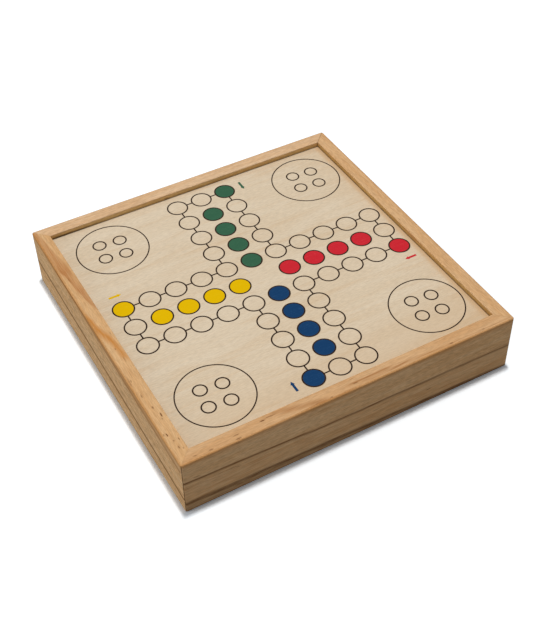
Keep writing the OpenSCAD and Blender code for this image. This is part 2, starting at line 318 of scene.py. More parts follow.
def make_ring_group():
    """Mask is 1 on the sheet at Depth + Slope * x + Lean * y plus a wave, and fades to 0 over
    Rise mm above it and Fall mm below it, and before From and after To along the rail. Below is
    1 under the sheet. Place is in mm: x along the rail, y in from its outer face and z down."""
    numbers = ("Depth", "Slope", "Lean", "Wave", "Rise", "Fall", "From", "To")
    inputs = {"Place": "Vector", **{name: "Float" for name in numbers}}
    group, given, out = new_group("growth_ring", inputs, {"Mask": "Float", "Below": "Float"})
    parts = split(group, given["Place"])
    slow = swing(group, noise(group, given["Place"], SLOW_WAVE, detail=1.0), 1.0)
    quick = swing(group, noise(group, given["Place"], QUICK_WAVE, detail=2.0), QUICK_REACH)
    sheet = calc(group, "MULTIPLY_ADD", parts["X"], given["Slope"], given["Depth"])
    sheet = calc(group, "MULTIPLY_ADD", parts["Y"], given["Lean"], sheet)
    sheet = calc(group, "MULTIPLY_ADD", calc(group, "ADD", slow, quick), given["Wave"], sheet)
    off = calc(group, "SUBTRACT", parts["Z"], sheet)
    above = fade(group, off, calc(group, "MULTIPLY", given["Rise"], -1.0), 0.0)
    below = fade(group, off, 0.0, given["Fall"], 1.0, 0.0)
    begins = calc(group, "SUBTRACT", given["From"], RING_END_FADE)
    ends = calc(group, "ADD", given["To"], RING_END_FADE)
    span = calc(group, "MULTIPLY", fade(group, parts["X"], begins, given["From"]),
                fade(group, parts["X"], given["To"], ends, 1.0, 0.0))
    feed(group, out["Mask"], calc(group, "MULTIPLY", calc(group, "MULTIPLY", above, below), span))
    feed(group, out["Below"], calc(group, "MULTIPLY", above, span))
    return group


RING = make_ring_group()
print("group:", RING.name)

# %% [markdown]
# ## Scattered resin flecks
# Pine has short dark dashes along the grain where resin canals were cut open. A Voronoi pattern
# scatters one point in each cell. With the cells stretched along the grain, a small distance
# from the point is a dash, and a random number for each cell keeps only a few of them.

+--

_WHAT YOU SHOULD DO_
Take the data above and return it exactly.

_RESPONSE TO THIS TASK_
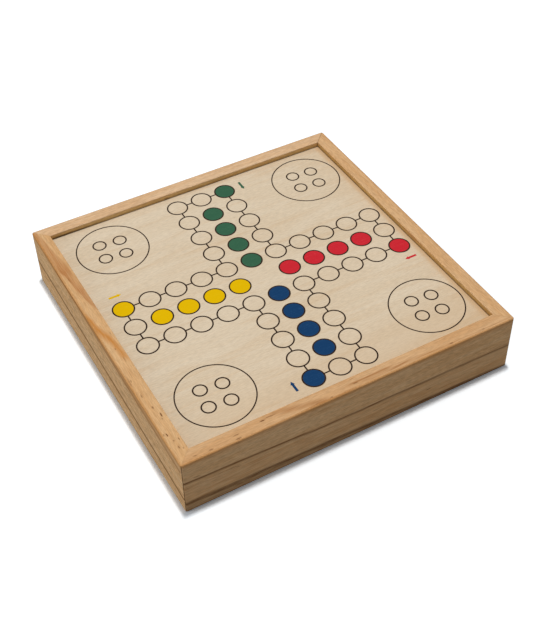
Keep writing the OpenSCAD and Blender code for this image. This is part 2, starting at line 318 of scene.py. More parts follow.
def make_ring_group():
    """Mask is 1 on the sheet at Depth + Slope * x + Lean * y plus a wave, and fades to 0 over
    Rise mm above it and Fall mm below it, and before From and after To along the rail. Below is
    1 under the sheet. Place is in mm: x along the rail, y in from its outer face and z down."""
    numbers = ("Depth", "Slope", "Lean", "Wave", "Rise", "Fall", "From", "To")
    inputs = {"Place": "Vector", **{name: "Float" for name in numbers}}
    group, given, out = new_group("growth_ring", inputs, {"Mask": "Float", "Below": "Float"})
    parts = split(group, given["Place"])
    slow = swing(group, noise(group, given["Place"], SLOW_WAVE, detail=1.0), 1.0)
    quick = swing(group, noise(group, given["Place"], QUICK_WAVE, detail=2.0), QUICK_REACH)
    sheet = calc(group, "MULTIPLY_ADD", parts["X"], given["Slope"], given["Depth"])
    sheet = calc(group, "MULTIPLY_ADD", parts["Y"], given["Lean"], sheet)
    sheet = calc(group, "MULTIPLY_ADD", calc(group, "ADD", slow, quick), given["Wave"], sheet)
    off = calc(group, "SUBTRACT", parts["Z"], sheet)
    above = fade(group, off, calc(group, "MULTIPLY", given["Rise"], -1.0), 0.0)
    below = fade(group, off, 0.0, given["Fall"], 1.0, 0.0)
    begins = calc(group, "SUBTRACT", given["From"], RING_END_FADE)
    ends = calc(group, "ADD", given["To"], RING_END_FADE)
    span = calc(group, "MULTIPLY", fade(group, parts["X"], begins, given["From"]),
                fade(group, parts["X"], given["To"], ends, 1.0, 0.0))
    feed(group, out["Mask"], calc(group, "MULTIPLY", calc(group, "MULTIPLY", above, below), span))
    feed(group, out["Below"], calc(group, "MULTIPLY", above, span))
    return group


RING = make_ring_group()
print("group:", RING.name)

# %% [markdown]
# ## Scattered resin flecks
# Pine has short dark dashes along the grain where resin canals were cut open. A Voronoi pattern
# scatters one point in each cell. With the cells stretched along the grain, a small distance
# from the point is a dash, and a random number for each cell keeps only a few of them.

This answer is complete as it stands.